Task instructions ▸ All of the data below must be repeated exactly.

Supplied information ▸
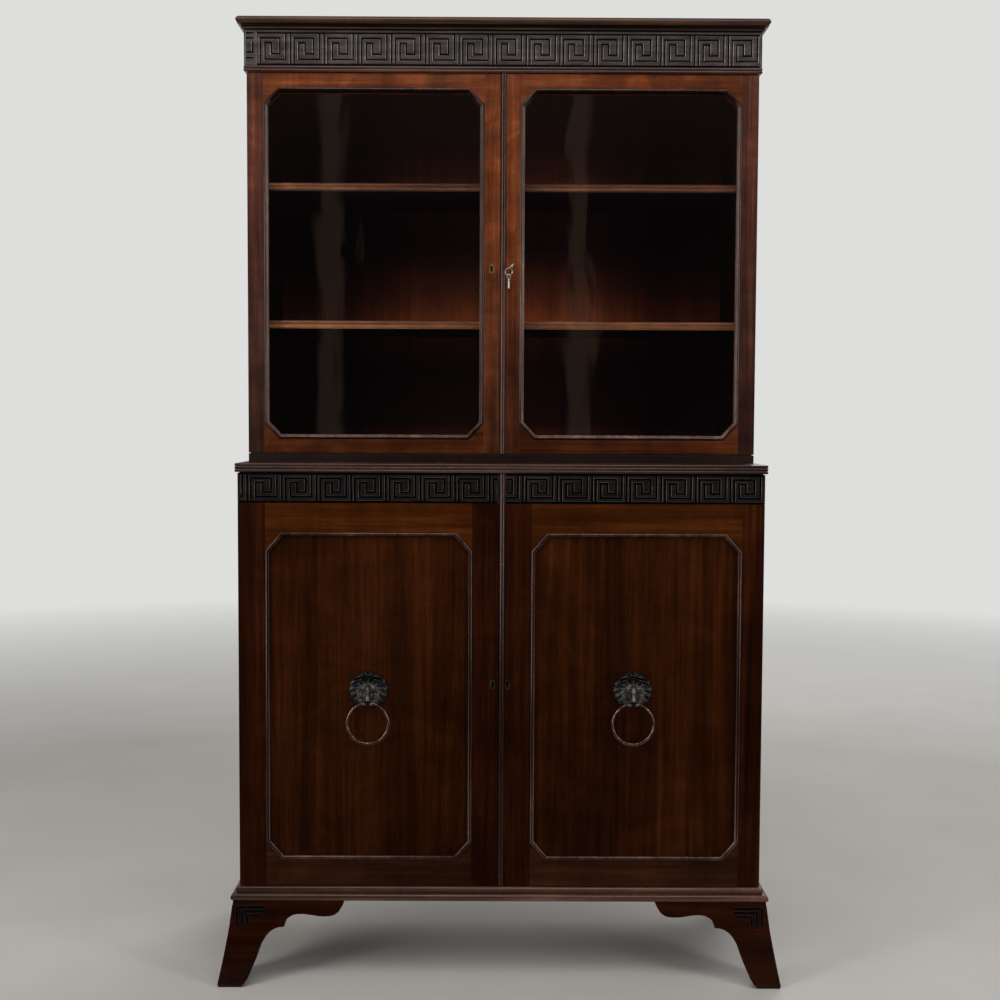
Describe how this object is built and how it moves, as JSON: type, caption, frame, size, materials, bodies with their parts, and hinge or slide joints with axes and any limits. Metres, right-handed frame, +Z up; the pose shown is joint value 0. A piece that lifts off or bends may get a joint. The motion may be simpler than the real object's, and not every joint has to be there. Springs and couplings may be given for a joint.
{
  "type": "bookcase with glass doors",
  "caption": "Mahogany bookcase in two sections: glazed doors with canted corners above, panelled cupboard doors with carved key friezes and lion mask ring pulls below, on splayed bracket feet.",
  "frame": {"origin": "on the floor, in the middle of the footprint", "axes": "+Z up, +Y to the back (against the wall), +X to the right as seen from the front"},
  "size_m": [1.126, 0.507, 1.945],
  "materials": {
    "mahogany": "old French polish, dark, semi gloss",
    "red_mahogany": "old French polish, reddish, semi gloss",
    "inner_wood": "plain stained, matt",
    "ebonised_wood": "ebonised, worn at the edges",
    "brass": "aged brass",
    "bronze": "dark patinated brass",
    "glass": "old clear sheet glass, slightly wavy"
  },
  "bodies": {
    "case": {"cornice_moulding": "mahogany", "cornice_frieze": "ebonised_wood", "upper_base_board": "mahogany", "upper_back": "inner_wood", "upper_shelf_low": "red_mahogany", "upper_shelf_high": "red_mahogany", "lower_top": "mahogany", "lower_bottom": "inner_wood", "lower_back": "inner_wood", "lower_shelf": "inner_wood", "base_moulding": "mahogany", "upper_side_left": "mahogany", "lower_side_left": "mahogany", "foot_front_left": "mahogany", "foot_back_left": "mahogany", "upper_side_right": "mahogany", "lower_side_right": "mahogany", "foot_front_right": "mahogany", "foot_back_right": "mahogany", "upper_left_hinge_bottom_case_leaf": "brass", "upper_left_hinge_top_case_leaf": "brass", "lower_left_hinge_bottom_case_leaf": "brass", "lower_left_hinge_top_case_leaf": "brass", "upper_right_hinge_bottom_case_leaf": "brass", "upper_right_hinge_top_case_leaf": "brass", "lower_right_hinge_bottom_case_leaf": "brass", "lower_right_hinge_top_case_leaf": "brass"},
    "upper_left_door": {"upper_left_door_frame": "red_mahogany", "upper_left_glazing_moulding": "red_mahogany", "upper_left_glass": "glass", "upper_left_escutcheon": "brass", "upper_left_hinge_bottom_door_leaf": "brass", "upper_left_hinge_top_door_leaf": "brass"},
    "upper_right_door": {"upper_right_door_frame": "red_mahogany", "upper_right_glazing_moulding": "red_mahogany", "upper_right_glass": "glass", "upper_right_astragal": "red_mahogany", "upper_right_lock_case": "brass", "upper_right_hinge_bottom_door_leaf": "brass", "upper_right_hinge_top_door_leaf": "brass"},
    "lock_bolt": {"upper_right_lock_bolt": "brass"},
    "key": {"key": "brass"},
    "key_fob": {"key_fob": "brass"},
    "lower_left_door": {"lower_left_door_frame": "mahogany", "lower_left_panel": "mahogany", "lower_left_panel_bead": "mahogany", "lower_left_frieze": "ebonised_wood", "lower_left_lion_mask": "bronze", "lower_left_hinge_bottom_door_leaf": "brass", "lower_left_hinge_top_door_leaf": "brass"},
    "left_ring": {"lower_left_ring": "bronze"},
    "lower_right_door": {"lower_right_door_frame": "mahogany", "lower_right_panel": "mahogany", "lower_right_panel_bead": "mahogany", "lower_right_frieze": "ebonised_wood", "lower_right_lion_mask": "bronze", "lower_right_astragal": "mahogany", "lower_right_hinge_bottom_door_leaf": "brass", "lower_right_hinge_top_door_leaf": "brass"},
    "right_ring": {"lower_right_ring": "bronze"}
  },
  "joints": [
    {"name": "upper_left_door_swing", "type": "hinge", "parent": "case", "child": "upper_left_door", "pos_m": [-0.522, -0.0642, 1.448], "axis": [0, 0, -1], "range_deg": [0, 170]},
    {"name": "upper_right_door_swing", "type": "hinge", "parent": "case", "child": "upper_right_door", "pos_m": [0.522, -0.0642, 1.448], "axis": [0, 0, 1], "range_deg": [0, 170]},
    {"name": "key_turn", "type": "hinge", "parent": "upper_right_door", "child": "key", "pos_m": [0.0185, -0.0865, 1.4435], "axis": [0, -1, 0], "range_deg": [0, 225]},
    {"name": "bolt_slide", "type": "slide", "parent": "upper_right_door", "child": "lock_bolt", "axis": [-1, 0, 0], "range_m": [0, 0.006]},
    {"name": "key_fob_swing", "type": "hinge", "parent": "key", "child": "key_fob", "pos_m": [0.01334, -0.1085, 1.43834], "axis": [0, -1, 0], "range_deg": [-200, 115]},
    {"name": "lower_left_door_swing", "type": "hinge", "parent": "case", "child": "lower_left_door", "pos_m": [-0.522, -0.1942, 0.61], "axis": [0, 0, -1], "range_deg": [0, 170]},
    {"name": "left_ring_swing", "type": "hinge", "parent": "lower_left_door", "child": "left_ring", "pos_m": [-0.264, -0.2288, 0.5685], "axis": [-1, 0, 0], "range_deg": [0, 85]},
    {"name": "lower_right_door_swing", "type": "hinge", "parent": "case", "child": "lower_right_door", "pos_m": [0.522, -0.1942, 0.61], "axis": [0, 0, 1], "range_deg": [0, 170]},
    {"name": "right_ring_swing", "type": "hinge", "parent": "lower_right_door", "child": "right_ring", "pos_m": [0.264, -0.2288, 0.5685], "axis": [-1, 0, 0], "range_deg": [0, 85]}
  ],
  "couplings": [
    {"joint": "bolt_slide", "follows": "key_turn", "m_per_rad": 0.0015279}
  ]
}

Task output ▸
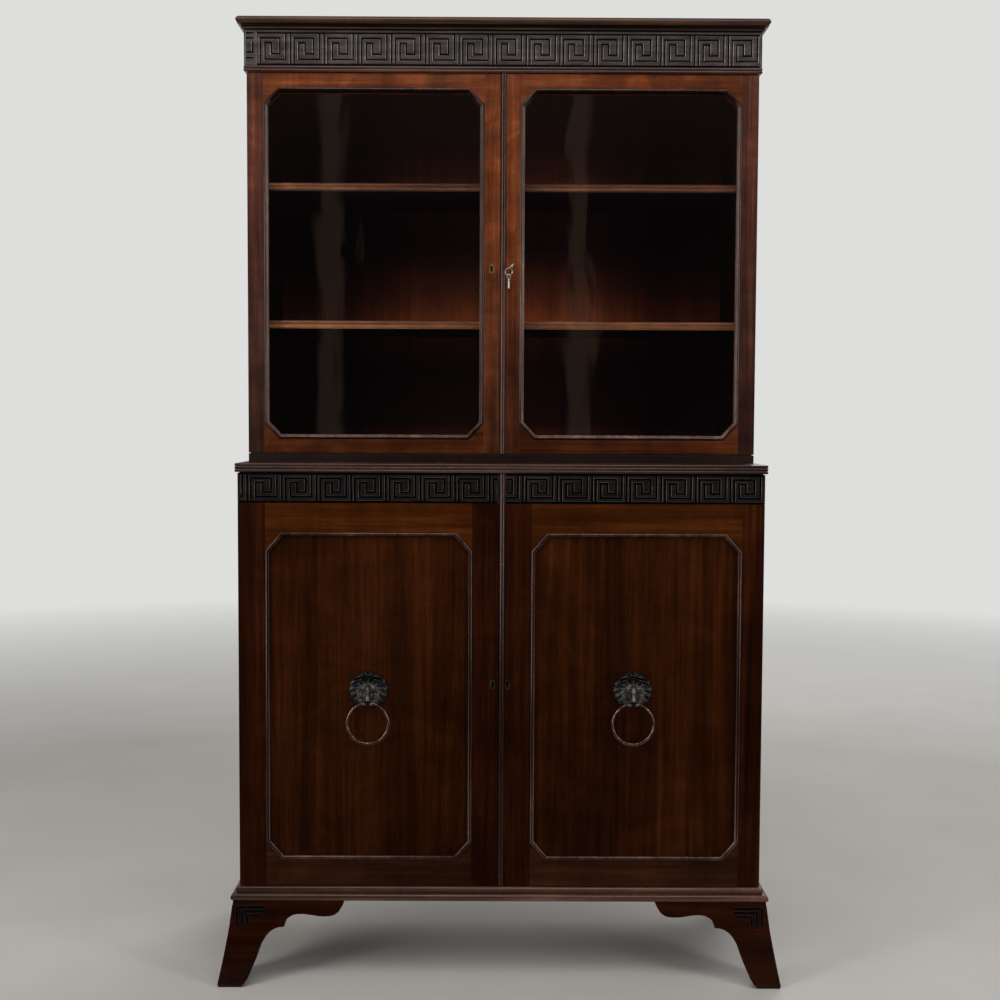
Describe how this object is built and how it moves, as JSON: type, caption, frame, size, materials, bodies with their parts, and hinge or slide joints with axes and any limits. Metres, right-handed frame, +Z up; the pose shown is joint value 0. A piece that lifts off or bends may get a joint. The motion may be simpler than the real object's, and not every joint has to be there. Springs and couplings may be given for a joint.
{
  "type": "bookcase with glass doors",
  "caption": "Mahogany bookcase in two sections: glazed doors with canted corners above, panelled cupboard doors with carved key friezes and lion mask ring pulls below, on splayed bracket feet.",
  "frame": {"origin": "on the floor, in the middle of the footprint", "axes": "+Z up, +Y to the back (against the wall), +X to the right as seen from the front"},
  "size_m": [1.126, 0.507, 1.945],
  "materials": {
    "mahogany": "old French polish, dark, semi gloss",
    "red_mahogany": "old French polish, reddish, semi gloss",
    "inner_wood": "plain stained, matt",
    "ebonised_wood": "ebonised, worn at the edges",
    "brass": "aged brass",
    "bronze": "dark patinated brass",
    "glass": "old clear sheet glass, slightly wavy"
  },
  "bodies": {
    "case": {"cornice_moulding": "mahogany", "cornice_frieze": "ebonised_wood", "upper_base_board": "mahogany", "upper_back": "inner_wood", "upper_shelf_low": "red_mahogany", "upper_shelf_high": "red_mahogany", "lower_top": "mahogany", "lower_bottom": "inner_wood", "lower_back": "inner_wood", "lower_shelf": "inner_wood", "base_moulding": "mahogany", "upper_side_left": "mahogany", "lower_side_left": "mahogany", "foot_front_left": "mahogany", "foot_back_left": "mahogany", "upper_side_right": "mahogany", "lower_side_right": "mahogany", "foot_front_right": "mahogany", "foot_back_right": "mahogany", "upper_left_hinge_bottom_case_leaf": "brass", "upper_left_hinge_top_case_leaf": "brass", "lower_left_hinge_bottom_case_leaf": "brass", "lower_left_hinge_top_case_leaf": "brass", "upper_right_hinge_bottom_case_leaf": "brass", "upper_right_hinge_top_case_leaf": "brass", "lower_right_hinge_bottom_case_leaf": "brass", "lower_right_hinge_top_case_leaf": "brass"},
    "upper_left_door": {"upper_left_door_frame": "red_mahogany", "upper_left_glazing_moulding": "red_mahogany", "upper_left_glass": "glass", "upper_left_escutcheon": "brass", "upper_left_hinge_bottom_door_leaf": "brass", "upper_left_hinge_top_door_leaf": "brass"},
    "upper_right_door": {"upper_right_door_frame": "red_mahogany", "upper_right_glazing_moulding": "red_mahogany", "upper_right_glass": "glass", "upper_right_astragal": "red_mahogany", "upper_right_lock_case": "brass", "upper_right_hinge_bottom_door_leaf": "brass", "upper_right_hinge_top_door_leaf": "brass"},
    "lock_bolt": {"upper_right_lock_bolt": "brass"},
    "key": {"key": "brass"},
    "key_fob": {"key_fob": "brass"},
    "lower_left_door": {"lower_left_door_frame": "mahogany", "lower_left_panel": "mahogany", "lower_left_panel_bead": "mahogany", "lower_left_frieze": "ebonised_wood", "lower_left_lion_mask": "bronze", "lower_left_hinge_bottom_door_leaf": "brass", "lower_left_hinge_top_door_leaf": "brass"},
    "left_ring": {"lower_left_ring": "bronze"},
    "lower_right_door": {"lower_right_door_frame": "mahogany", "lower_right_panel": "mahogany", "lower_right_panel_bead": "mahogany", "lower_right_frieze": "ebonised_wood", "lower_right_lion_mask": "bronze", "lower_right_astragal": "mahogany", "lower_right_hinge_bottom_door_leaf": "brass", "lower_right_hinge_top_door_leaf": "brass"},
    "right_ring": {"lower_right_ring": "bronze"}
  },
  "joints": [
    {"name": "upper_left_door_swing", "type": "hinge", "parent": "case", "child": "upper_left_door", "pos_m": [-0.522, -0.0642, 1.448], "axis": [0, 0, -1], "range_deg": [0, 170]},
    {"name": "upper_right_door_swing", "type": "hinge", "parent": "case", "child": "upper_right_door", "pos_m": [0.522, -0.0642, 1.448], "axis": [0, 0, 1], "range_deg": [0, 170]},
    {"name": "key_turn", "type": "hinge", "parent": "upper_right_door", "child": "key", "pos_m": [0.0185, -0.0865, 1.4435], "axis": [0, -1, 0], "range_deg": [0, 225]},
    {"name": "bolt_slide", "type": "slide", "parent": "upper_right_door", "child": "lock_bolt", "axis": [-1, 0, 0], "range_m": [0, 0.006]},
    {"name": "key_fob_swing", "type": "hinge", "parent": "key", "child": "key_fob", "pos_m": [0.01334, -0.1085, 1.43834], "axis": [0, -1, 0], "range_deg": [-200, 115]},
    {"name": "lower_left_door_swing", "type": "hinge", "parent": "case", "child": "lower_left_door", "pos_m": [-0.522, -0.1942, 0.61], "axis": [0, 0, -1], "range_deg": [0, 170]},
    {"name": "left_ring_swing", "type": "hinge", "parent": "lower_left_door", "child": "left_ring", "pos_m": [-0.264, -0.2288, 0.5685], "axis": [-1, 0, 0], "range_deg": [0, 85]},
    {"name": "lower_right_door_swing", "type": "hinge", "parent": "case", "child": "lower_right_door", "pos_m": [0.522, -0.1942, 0.61], "axis": [0, 0, 1], "range_deg": [0, 170]},
    {"name": "right_ring_swing", "type": "hinge", "parent": "lower_right_door", "child": "right_ring", "pos_m": [0.264, -0.2288, 0.5685], "axis": [-1, 0, 0], "range_deg": [0, 85]}
  ],
  "couplings": [
    {"joint": "bolt_slide", "follows": "key_turn", "m_per_rad": 0.0015279}
  ]
}